Unitarian Universalist Association of Congregations, Boston, hired TIAA-CREF as bundled provider of its 401(a) plan, confirmed Tim Brennan, treasurer and CFO.
Mr. Brennan said in an interview that TIAA-CREF replaces Fidelity Investments, which has been UUA’s provider for 10 years. TIAA-CREF will begin in the fall and will provide 31 investment options — the same number that are available now, Mr. Brennan said. The association had $178 million in 401(a) assets as of April 30.
Fidelity, which was the other finalist, was dropped because of the association’s “growing commitment … to genocide-free investing,” according to a news release. The board expressed “disappointment in Fidelity’s refusal to consider human rights in their investment choices,” according to the release.
Since early 2007, the association “tried unsuccessfully to persuade Fidelity to divest companies with ties to the Sudanese government,” most notably the Chinese oil companies, PetroChina and Sinopec, the news release said.
“We couldn’t continue to watch passively as money we earned through religious service was directed to companies profiting from a genocidal regime,” the Rev.

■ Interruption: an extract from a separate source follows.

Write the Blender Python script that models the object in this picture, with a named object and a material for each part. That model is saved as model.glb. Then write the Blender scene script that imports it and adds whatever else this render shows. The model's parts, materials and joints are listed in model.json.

Peter Morales, president of UUA, said in the news release.
In the news release, Mr. Brennan said TIAA-CREF is “clearly more aligned” with the association’s values and “could deliver outstanding performance, value, and customer service.”

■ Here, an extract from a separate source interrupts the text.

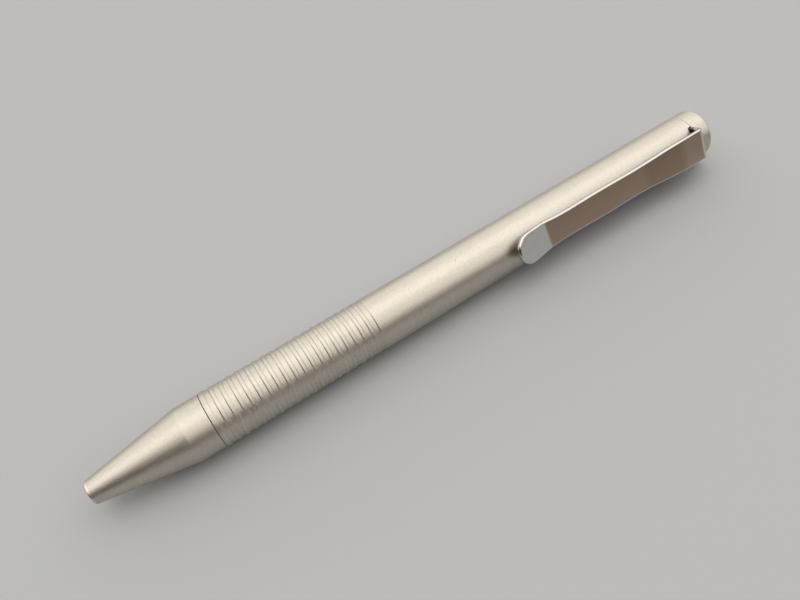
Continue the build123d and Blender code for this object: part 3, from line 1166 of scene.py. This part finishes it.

In an e-mail response to questions, Vincent Loporchio, a Fidelity spokesman, wrote, “All Fidelity investors have access to a wide variety of non-proprietary socially responsible and faith-based funds” as well as “a selection of these funds available for our plan sponsors on Fidelity’s workplace investing platform.”

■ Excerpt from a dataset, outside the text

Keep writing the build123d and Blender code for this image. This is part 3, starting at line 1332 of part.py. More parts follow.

Also, a posting on Fidelity’s website stated, “We are sensitive to the ongoing tragedy occurring in Darfur and, like most others in the world, we are repulsed by genocide and all other crimes against humanity. We also respect the request by some to divest holdings in companies that have any Sudan-related activities as one way to bring pressure to bear on the Sudanese government. … (W)e have concluded that when it is appropriate to remain actively invested in a company, we will do so, thus retaining the ability to oppose company practices that we do not condone. This, in the long term, may have the greatest chance of ending those practices.”